:: WRITTEN TASK ::
From the entries below, copy exactly the lines from the one that contains "Model this object" through the one that contains "canopy_low = 333; // [325:1:345]", both included, and only those.
** Start of INPUT ROWS **
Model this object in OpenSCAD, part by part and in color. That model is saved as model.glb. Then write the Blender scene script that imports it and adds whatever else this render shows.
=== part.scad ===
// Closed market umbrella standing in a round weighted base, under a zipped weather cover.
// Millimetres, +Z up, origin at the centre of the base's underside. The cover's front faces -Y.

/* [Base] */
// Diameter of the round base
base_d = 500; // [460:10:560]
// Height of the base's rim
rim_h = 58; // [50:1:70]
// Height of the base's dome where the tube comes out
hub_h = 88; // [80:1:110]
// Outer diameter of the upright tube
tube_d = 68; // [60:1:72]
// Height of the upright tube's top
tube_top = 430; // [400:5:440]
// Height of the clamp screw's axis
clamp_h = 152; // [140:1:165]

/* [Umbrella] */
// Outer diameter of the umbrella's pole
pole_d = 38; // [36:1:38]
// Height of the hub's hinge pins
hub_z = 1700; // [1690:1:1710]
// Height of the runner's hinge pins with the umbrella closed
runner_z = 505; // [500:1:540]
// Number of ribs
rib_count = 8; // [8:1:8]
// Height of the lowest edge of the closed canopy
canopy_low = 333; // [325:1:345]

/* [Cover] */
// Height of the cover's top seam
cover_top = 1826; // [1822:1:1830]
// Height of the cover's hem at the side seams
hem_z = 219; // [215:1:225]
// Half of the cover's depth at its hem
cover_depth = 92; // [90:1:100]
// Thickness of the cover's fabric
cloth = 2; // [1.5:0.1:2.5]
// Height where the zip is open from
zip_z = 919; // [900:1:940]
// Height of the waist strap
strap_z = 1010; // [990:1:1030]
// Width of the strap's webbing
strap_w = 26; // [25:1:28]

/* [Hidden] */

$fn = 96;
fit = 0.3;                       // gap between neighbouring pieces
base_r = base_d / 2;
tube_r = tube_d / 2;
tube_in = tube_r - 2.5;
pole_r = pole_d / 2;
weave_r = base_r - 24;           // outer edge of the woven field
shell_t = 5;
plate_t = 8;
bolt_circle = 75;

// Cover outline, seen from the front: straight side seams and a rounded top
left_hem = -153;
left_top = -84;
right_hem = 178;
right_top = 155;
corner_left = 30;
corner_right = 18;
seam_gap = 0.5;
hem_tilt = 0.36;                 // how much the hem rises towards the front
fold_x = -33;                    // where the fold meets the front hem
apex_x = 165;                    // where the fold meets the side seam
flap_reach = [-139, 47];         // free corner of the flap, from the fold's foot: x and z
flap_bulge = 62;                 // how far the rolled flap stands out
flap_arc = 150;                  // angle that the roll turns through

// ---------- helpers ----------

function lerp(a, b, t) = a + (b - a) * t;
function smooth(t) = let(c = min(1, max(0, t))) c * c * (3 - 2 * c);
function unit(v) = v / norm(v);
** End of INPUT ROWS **
** Start of INPUT ROWS **
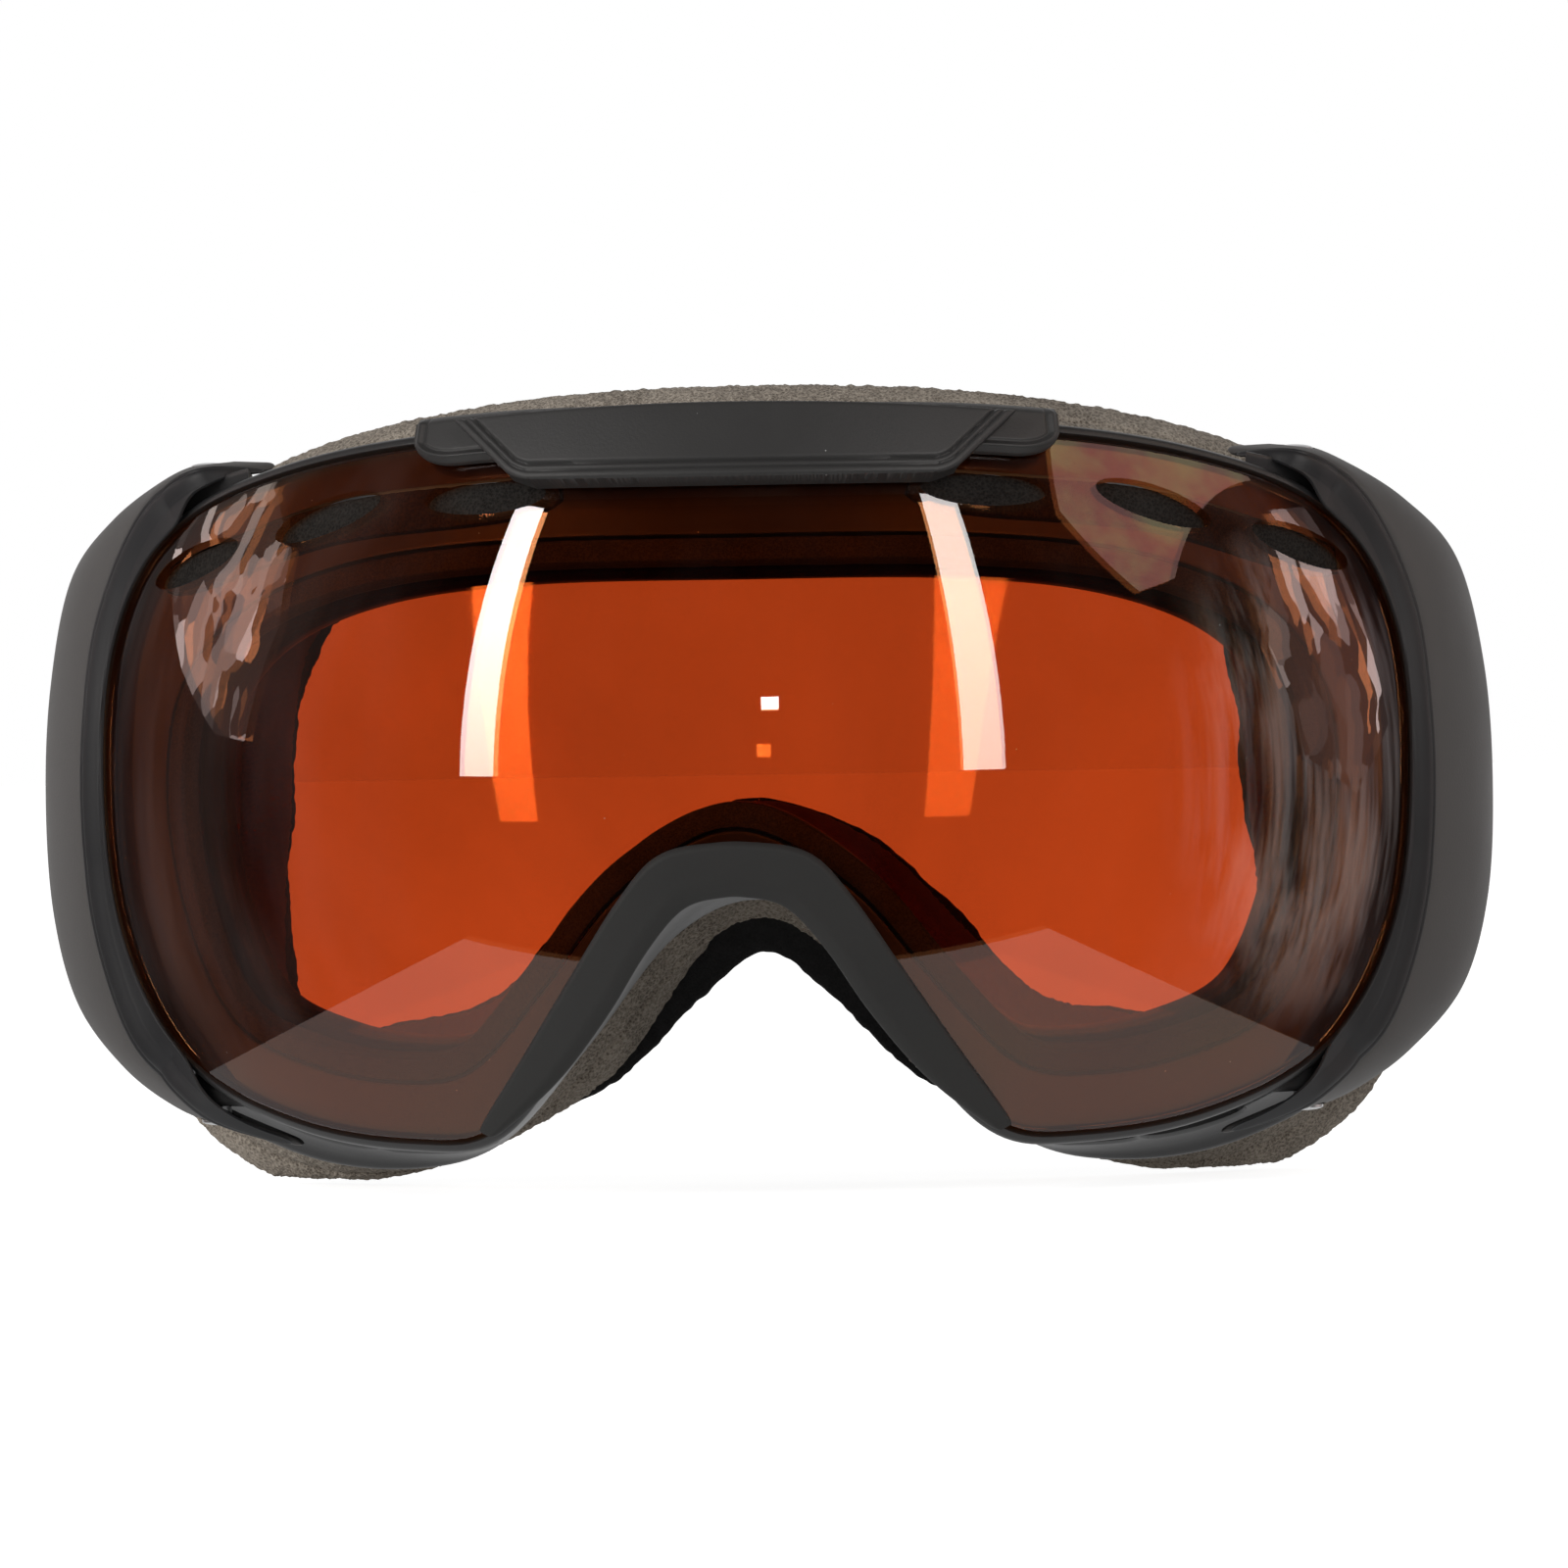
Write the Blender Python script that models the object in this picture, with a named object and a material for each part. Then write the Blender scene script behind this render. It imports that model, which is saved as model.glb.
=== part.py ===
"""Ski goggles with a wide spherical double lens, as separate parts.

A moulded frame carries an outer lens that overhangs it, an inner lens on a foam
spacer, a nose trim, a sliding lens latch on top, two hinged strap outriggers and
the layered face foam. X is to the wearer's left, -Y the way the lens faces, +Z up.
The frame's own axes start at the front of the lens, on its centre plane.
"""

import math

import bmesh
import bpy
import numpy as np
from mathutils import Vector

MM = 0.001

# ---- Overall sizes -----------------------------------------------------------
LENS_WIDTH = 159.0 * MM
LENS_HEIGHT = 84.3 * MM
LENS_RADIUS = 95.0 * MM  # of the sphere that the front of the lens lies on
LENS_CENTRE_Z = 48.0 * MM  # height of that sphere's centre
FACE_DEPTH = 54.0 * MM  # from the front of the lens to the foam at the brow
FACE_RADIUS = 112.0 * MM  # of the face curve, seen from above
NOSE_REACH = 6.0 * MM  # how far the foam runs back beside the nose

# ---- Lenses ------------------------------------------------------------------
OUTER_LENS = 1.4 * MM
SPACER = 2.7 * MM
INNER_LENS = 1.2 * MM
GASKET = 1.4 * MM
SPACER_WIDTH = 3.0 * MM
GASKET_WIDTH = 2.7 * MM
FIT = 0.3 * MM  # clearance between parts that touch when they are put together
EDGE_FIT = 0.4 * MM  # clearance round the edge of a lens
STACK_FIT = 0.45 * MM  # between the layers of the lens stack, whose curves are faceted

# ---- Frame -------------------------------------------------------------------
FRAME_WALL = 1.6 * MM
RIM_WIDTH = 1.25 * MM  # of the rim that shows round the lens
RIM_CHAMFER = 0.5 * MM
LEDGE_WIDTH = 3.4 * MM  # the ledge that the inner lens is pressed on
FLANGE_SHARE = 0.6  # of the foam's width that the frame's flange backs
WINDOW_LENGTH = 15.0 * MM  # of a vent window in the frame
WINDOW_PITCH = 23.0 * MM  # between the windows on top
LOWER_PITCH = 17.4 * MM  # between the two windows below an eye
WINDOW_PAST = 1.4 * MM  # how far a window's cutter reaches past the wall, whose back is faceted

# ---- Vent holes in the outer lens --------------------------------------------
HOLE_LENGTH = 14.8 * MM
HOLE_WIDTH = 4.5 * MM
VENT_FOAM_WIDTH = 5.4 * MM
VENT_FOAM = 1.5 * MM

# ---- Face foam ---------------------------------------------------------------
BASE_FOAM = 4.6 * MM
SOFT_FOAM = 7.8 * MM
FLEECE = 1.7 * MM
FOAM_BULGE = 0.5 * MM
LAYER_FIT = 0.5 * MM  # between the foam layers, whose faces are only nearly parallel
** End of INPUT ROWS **
:: WRITTEN SOLUTION ::
Model this object in OpenSCAD, part by part and in color. That model is saved as model.glb. Then write the Blender scene script that imports it and adds whatever else this render shows.
=== part.scad ===
// Closed market umbrella standing in a round weighted base, under a zipped weather cover.
// Millimetres, +Z up, origin at the centre of the base's underside. The cover's front faces -Y.

/* [Base] */
// Diameter of the round base
base_d = 500; // [460:10:560]
// Height of the base's rim
rim_h = 58; // [50:1:70]
// Height of the base's dome where the tube comes out
hub_h = 88; // [80:1:110]
// Outer diameter of the upright tube
tube_d = 68; // [60:1:72]
// Height of the upright tube's top
tube_top = 430; // [400:5:440]
// Height of the clamp screw's axis
clamp_h = 152; // [140:1:165]

/* [Umbrella] */
// Outer diameter of the umbrella's pole
pole_d = 38; // [36:1:38]
// Height of the hub's hinge pins
hub_z = 1700; // [1690:1:1710]
// Height of the runner's hinge pins with the umbrella closed
runner_z = 505; // [500:1:540]
// Number of ribs
rib_count = 8; // [8:1:8]
// Height of the lowest edge of the closed canopy
canopy_low = 333; // [325:1:345]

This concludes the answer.